Medicaid Work Requirements in Arkansas

Research Report

Medicaid Work Requirements in Arkansas

Who Could Be Affected, and What Do We Know about Them?

Abstract

On June 1, 2018, Arkansas will be the first state to begin implementing work requirements in its Medicaid program. The new requirements stem from guidance from the Centers for Medicare & Medicaid Services that paved the way for states to make “work or other community engagement” activities a condition of Medicaid eligibility.

Who could be affected, and what do we know about them?

This report assesses the size and composition of Medicaid enrollees in Arkansas who could be affected by the program’s new work and community engagement requirements. We divided the state’s nonelderly, nondisabled adult Medicaid enrollees into three groups: (1) those who would likely be exempt from work requirements, (2) those who could be subject to work requirements and are working, and (3) those who could be subject to work requirements and are not working.

For each group, we assess reported socioeconomic characteristics and serious health limitations that might limit enrollees’ ability to work or their ability to document qualifying exemptions or completed work hours. Enrollees in all three groups could be at risk of losing Medicaid coverage because of the new work requirements, but the third group faces the greatest risk.

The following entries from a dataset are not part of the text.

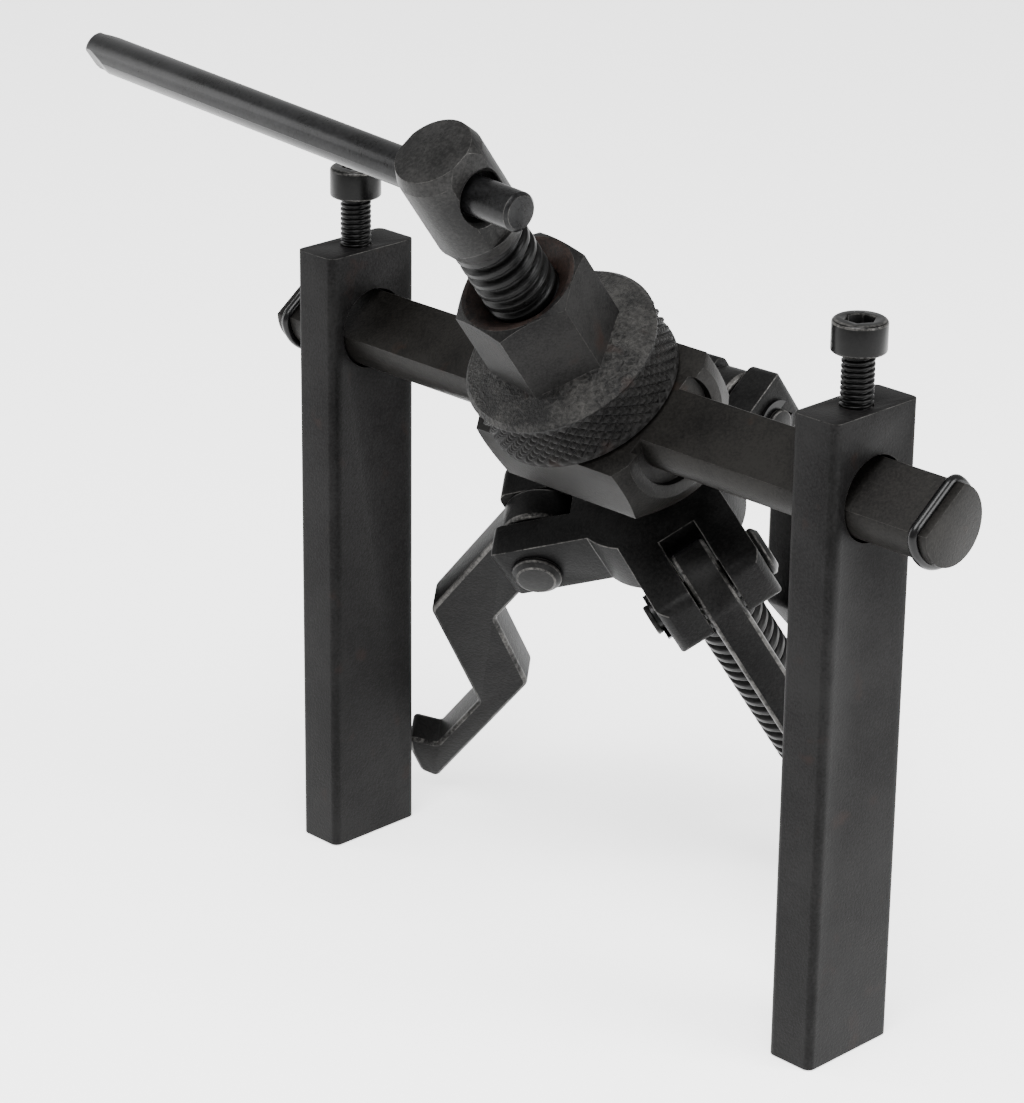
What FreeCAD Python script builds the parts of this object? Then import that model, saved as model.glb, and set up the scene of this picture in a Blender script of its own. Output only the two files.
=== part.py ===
import FreeCAD, Part
import math
import os

# Three-jaw internal puller: a forcing screw with a T handle, a knurled nut bearing on a crossbar,
# two legs clamped on the crossbar, and three outward-hooked jaws on a threaded carrier.
# Millimetres. Origin: centre of the left leg's foot face. +X runs along the crossbar, +Z is up.

# ---- crossbar ----
bar_dia = 15.0
bar_length = 166.4
bar_shift = 2.7               # bar centre from the screw axis, towards the right leg
bar_height = 109.0            # crossbar axis above the seating plane
bar_flat = 4.3                # milled flat, above the crossbar axis
hub_across_flats = 30.4
hub_length = 38.6
hub_shift = 1.3               # hub centre from the screw axis, towards the right leg
hub_end_dia = 25.4            # turned end face
hub_end_angle = 30.0          # slope of the turned corners
hub_recess_dia = 20.6
hub_recess_depth = 1.6
ring_wire = 2.0
ring_stand = 0.15             # wire centre outside the bar's surface
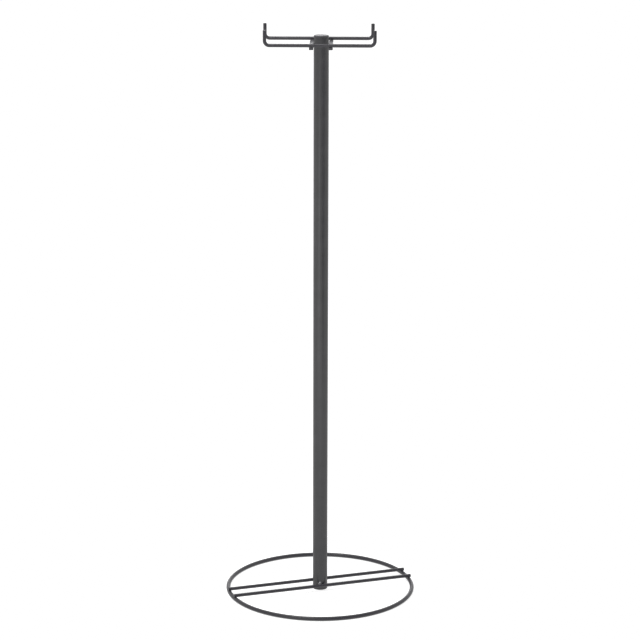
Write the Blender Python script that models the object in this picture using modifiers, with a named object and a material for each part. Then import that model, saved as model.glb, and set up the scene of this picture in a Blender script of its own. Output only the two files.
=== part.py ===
"""Standing coat rack: one round post on a wire ring foot, with four hooks at the top.

Origin: on the post axis at floor level. +X runs along the hook bars, -Y is the front, +Z is up.
Lengths are in metres.
"""
import math

import bmesh
import bpy
from mathutils import Matrix, Vector

# ---- overall -----------------------------------------------------------------
COLLECTION_NAME = "coat_rack"
CUTTER_COLLECTION_NAME = "cutters"
OVERALL_HEIGHT = 1.500
GAP = 0.0003  # clearance between pieces that touch or are welded
ROD_RADIUS = 0.004  # foot rods and hook bars
END_BEVEL = 0.0004  # broken edge at a cut wire end

# ---- post --------------------------------------------------------------------
POST_RADIUS = 0.019
POST_WALL = 0.0015
POST_BORE_RADIUS = POST_RADIUS - POST_WALL
POST_TOP = 1.4740
CAP_TOP = 1.4790
CAP_EDGE_RADIUS = 0.0014
CAP_RADIUS = 0.0188
CAP_SPIGOT_BOTTOM = 1.4600
CAP_SPIGOT_WALL = 0.0018
SPIGOT_RADIUS = POST_BORE_RADIUS - GAP

# ---- foot --------------------------------------------------------------------
RING_WIRE_RADIUS = 0.005
RING_RADIUS = 0.245  # centreline
FOOT_TURN = math.radians(19.5)  # turn of the foot rods from the hook bars
FOOT_ROD_OFFSET = 0.026  # centreline to post axis
FOOT_ROD_HALF_LENGTH = 0.2478
FOOT_ROD_Z = 2 * RING_WIRE_RADIUS + GAP + ROD_RADIUS
PLUG_SOLE = 0.0020
PLUG_TOP = 0.0320
PLUG_CHAMFER = 0.0008
THROUGH_BAR_RADIUS = 0.003
THROUGH_BAR_HALF_LENGTH = FOOT_ROD_OFFSET - ROD_RADIUS - GAP
THROUGH_HOLE_RADIUS = THROUGH_BAR_RADIUS + GAP

# ---- head --------------------------------------------------------------------
HOOK_BAR_Y = 0.0715  # centreline to post axis, front and back
HOOK_SHIFT_FRONT = -0.0028  # middle of the front bar to the post axis, left is negative
HOOK_SHIFT_BACK = -0.0072
HOOK_UPRIGHT_X = 0.138  # middle of the bar to the centreline of an upturned end
HOOK_RISE = 0.038  # from bar centreline to hook tip
HOOK_BEND_RADIUS = 0.012
HOOK_BAR_Z = OVERALL_HEIGHT - HOOK_RISE
CROSS_BAR_WIDTH = 0.010
CROSS_BAR_THICKNESS = 0.006
CROSS_BAR_EDGE = 0.0006
CROSS_BAR_HALF_LENGTH = 0.0765
CROSS_BAR_X = POST_RADIUS + GAP + CROSS_BAR_WIDTH / 2
CROSS_BAR_TOP = HOOK_BAR_Z - ROD_RADIUS - GAP
CROSS_BAR_Z = CROSS_BAR_TOP - CROSS_BAR_THICKNESS / 2

# ---- foot screw ----------------------------------------------------------------
SCREW_Z = 0.0185
SCREW_HEAD_RADIUS = 0.0040
SCREW_HEAD_HEIGHT = 0.0022
SCREW_SHANK_RADIUS = 0.0020
SCREW_TIP = 0.0148  # distance of the screw tip from the post axis
SCREW_HOLE_END = 0.0144
SCREW_HOLE_RADIUS = SCREW_SHANK_RADIUS + GAP
SOCKET_FLAT_RADIUS = 0.00125
SOCKET_DEPTH = 0.0012

# ---- weld beads ----------------------------------------------------------------
FOOT_BEAD = (0.0048, 0.0048, 0.0024)  # half sizes along x, y and z
HOOK_BEAD = (0.0040, 0.0026, 0.0022)
HOOK_BEAD_INSET = 0.0042  # from the bar centreline toward the post
HOOK_BEAD_LIFT = 0.0009  # above the top of the flat bar
POST_BEAD = (0.0022, 0.0030, 0.0028)
POST_BEAD_X = 0.0180
POST_BEAD_Y = 0.0072

# ---- facets --------------------------------------------------------------------
POST_STEPS = 64
ROD_SIDES = 20
RING_STEPS = 144
RING_SIDES = 16
BEND_STEPS = 8
WIRE_RESOLUTION = 6
SHARP_ANGLE = math.radians(40)

# ---- base colours ----------------------------------------------------------------
COATED_STEEL = (0.055, 0.057, 0.061, 1.0)
BLACK_PLASTIC = (0.080, 0.082, 0.086, 1.0)
ZINC_STEEL = (0.520, 0.525, 0.535, 1.0)


def clear_scene():
    for old in list(bpy.data.objects):
        bpy.data.objects.remove(old, do_unlink=True)


def new_collection(name):
    collection = bpy.data.collections.new(name)
    bpy.context.scene.collection.children.link(collection)
    return collection


def new_material(name, colour, roughness, metallic):
    material = bpy.data.materials.new(name)
    material.use_nodes = True
    shader = material.node_tree.nodes["Principled BSDF"]
    shader.inputs["Base Color"].default_value = colour
    shader.inputs["Roughness"].default_value = roughness
    shader.inputs["Metallic"].default_value = metallic
    material.diffuse_color = colour
    return material


def add_object(name, mesh, collection):
    created = bpy.data.objects.new(name, mesh)
    collection.objects.link(created)
    return created


def finish(part, look):
    """Give a part its own material and smooth shading with sharp rims."""
    colour, roughness, metallic = look
    part.data.materials.append(new_material(part.name, colour, roughness, metallic))
    part.data.shade_smooth()
    part.data.set_sharp_from_angle(angle=SHARP_ANGLE)
    return part


def cylinder_mesh(name, radius, length, sides):
    """Closed cylinder along Z, centred on the origin."""
    mesh = bpy.data.meshes.new(name)
    work = bmesh.new()
    bmesh.ops.create_cone(work, cap_ends=True, cap_tris=False, segments=sides,
                          radius1=radius, radius2=radius, depth=length)
    work.to_mesh(mesh)
    work.free()
    return mesh


def along(start, end):
    """World matrix that puts a Z-aligned, centred length between two points."""
    start = Vector(start)
    end = Vector(end)
    direction = (end - start).normalized()
    turn = direction.to_track_quat("Z", "Y").to_matrix().to_4x4()
    return Matrix.Translation((start + end) / 2) @ turn


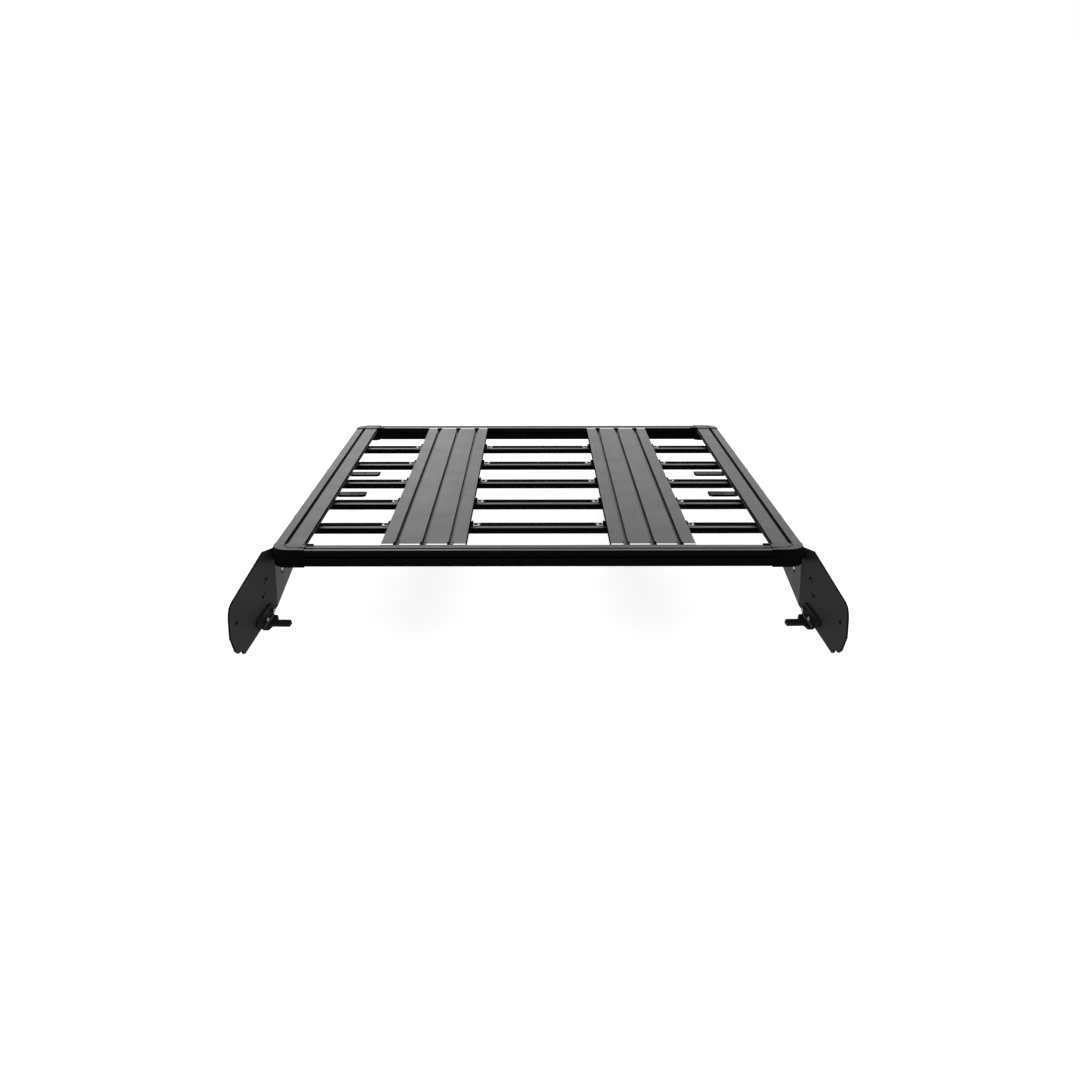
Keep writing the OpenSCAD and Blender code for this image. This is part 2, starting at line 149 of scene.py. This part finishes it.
def surface(tree, tint, gloss, relief, **inputs):
    """Joins a material's colour, roughness and relief in one shader."""
    shader = add(tree, "ShaderNodeBsdfPrincipled", Base_Color=tint, Roughness=gloss,
                 Normal=relief.outputs["Normal"], **inputs)
    add(tree, "ShaderNodeOutputMaterial", Surface=shader.outputs["BSDF"])


# The noises' scales, in noise units per metre
DRAWN_LINES = (420, 3.5, 420)
CLOUDS = 9.0
TOOL_MARKS = 900.0

# The coat: the share of fine noise in its pattern, how much lighter its pale patches are, the
# painted shade and roughness of its dull sides, and in metres its orange peel's depth and the
# rounding of an edge's shade
FINE_SHARE = 0.55
COAT_LIFT = 1.35
SIDE_SHADE_COLOUR, DULL_ROUGHNESS = (0.002, 0.002, 0.002, 1), 0.9
PEEL_DEPTH = 0.0004
EDGE_ROUND = 0.0006


def coated_metal(name, colour, roughness, specular, grain=700.0, bump=0.25, streaks=0.0,
                 smooth_lit_axis=None):
    """Powder-coated metal: fine orange peel, slight colour and gloss variation, soft edges.

    A share of streaks turns the peel into drawing lines along the object's y axis. Where
    an axis is given, only the faces along it are smooth and keep the coat's colour. The others
    are rougher and carry painted shade, a near-black colour, which is chosen to look like the
    photograph."""
    material, tree = new_material(name)
    peel = stretched_noise(tree, grain, 3.0)
    lines = stretched_noise(tree, 1.0, 3.0, DRAWN_LINES)
    fine = mixed(tree, "FLOAT", streaks, peel, lines)
    cloud = stretched_noise(tree, CLOUDS, 2.0)
    pattern = mixed(tree, "FLOAT", FINE_SHARE, cloud, fine)
    tint = ramp(tree, pattern, colour, tuple(c * COAT_LIFT for c in colour))
    gloss = ramp(tree, pattern, (roughness - 0.05,) * 3, (roughness + 0.06,) * 3)
    # Painted shade: the faces across the given axis get a near-black colour and a higher
    # roughness
    if smooth_lit_axis:
        smooth_lit_faces = facing(tree, smooth_lit_axis)
        tint = mixed(tree, "RGBA", smooth_lit_faces, SIDE_SHADE_COLOUR, tint)
        gloss = mixed(tree, "FLOAT", smooth_lit_faces, DULL_ROUGHNESS, gloss)
    round_edge = add(tree, "ShaderNodeBevel", Radius=EDGE_ROUND)
    round_edge.samples = 4
    relief = add(tree, "ShaderNodeBump", Strength=bump, Distance=PEEL_DEPTH, Height=fine,
                 Normal=round_edge.outputs["Normal"])
    surface(tree, tint, gloss, relief, Specular_IOR_Level=specular)
    return material


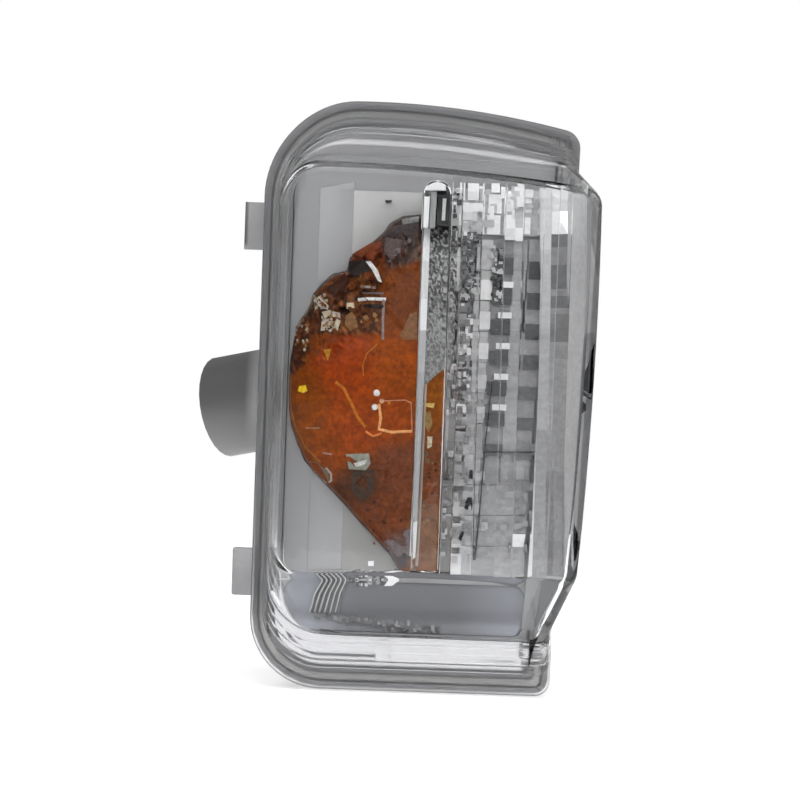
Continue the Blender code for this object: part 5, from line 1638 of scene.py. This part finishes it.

Given the exemptions Arkansas plans to implement, we find that in 2018, 86 percent of nonelderly, nondisabled adult Medicaid enrollees would likely be exempt from work requirements, a share that includes adults ages 19 to 29. In 2019, when nonelderly, nondisabled adult enrollees ages 19 to 29 will no longer be exempt from work requirements, the estimated share in the likely exempt groups decreases to 74 percent.

Key findings:

• An estimated 269,000 nonelderly, nondisabled adults were enrolled in Arkansas’s Medicaid program in 2016. In 2018, when adults ages 19 to 29 are exempt from the work requirements, we estimate that 230,000 enrollees (86 percent of the enrollee group) would likely be exempt from the work requirements; 17,000 (6 percent) could be subject to work requirements and are working; and 22,000 (8 percent) could be subject to work requirements and are not working.

• In 2019, when adults ages 19 to 29 are no longer exempt from work requirements, we estimate that 198,000 enrollees (74 percent of the enrollee group) would likely be exempt from work requirements; 31,000 (12 percent) could be subject to work requirements and are working; and 39,000 (15 percent) could be subject to work requirements and are not working.

• Among those potentially subject to work requirements who are already working, an estimated 32 percent did not work at least 48 weeks and 20 hours a week in the past year and thus would not meet the state’s work requirements throughout the entire year. In the weeks they worked, these enrollees averaged 35 hours of work a week, exceeding the 20-hour-a-week average that Arkansas would require over a year.

• Enrollees who are potentially subject to work requirements and are not working are predicted to be at the highest risk of losing coverage once work requirements are implemented. Seventy-eight percent of these enrollees have at least one of the following attributes: no access to a vehicle in their household, no access to the internet in their household, less than a high school degree, a serious health limitation, or a household member with a serious health limitation. Some people in this group have characteristics that could make it difficult for them to comply with work requirements, especially if the state does not make new investments in job training, job search assistance, employment supports, and related services.

• Unless they are exempt from reporting their hours, Medicaid enrollees subject to work requirements in Arkansas will be required to document work-related activities online only. But 31 percent of enrollees potentially subject to the work requirements and not working have no access to the internet in their homes.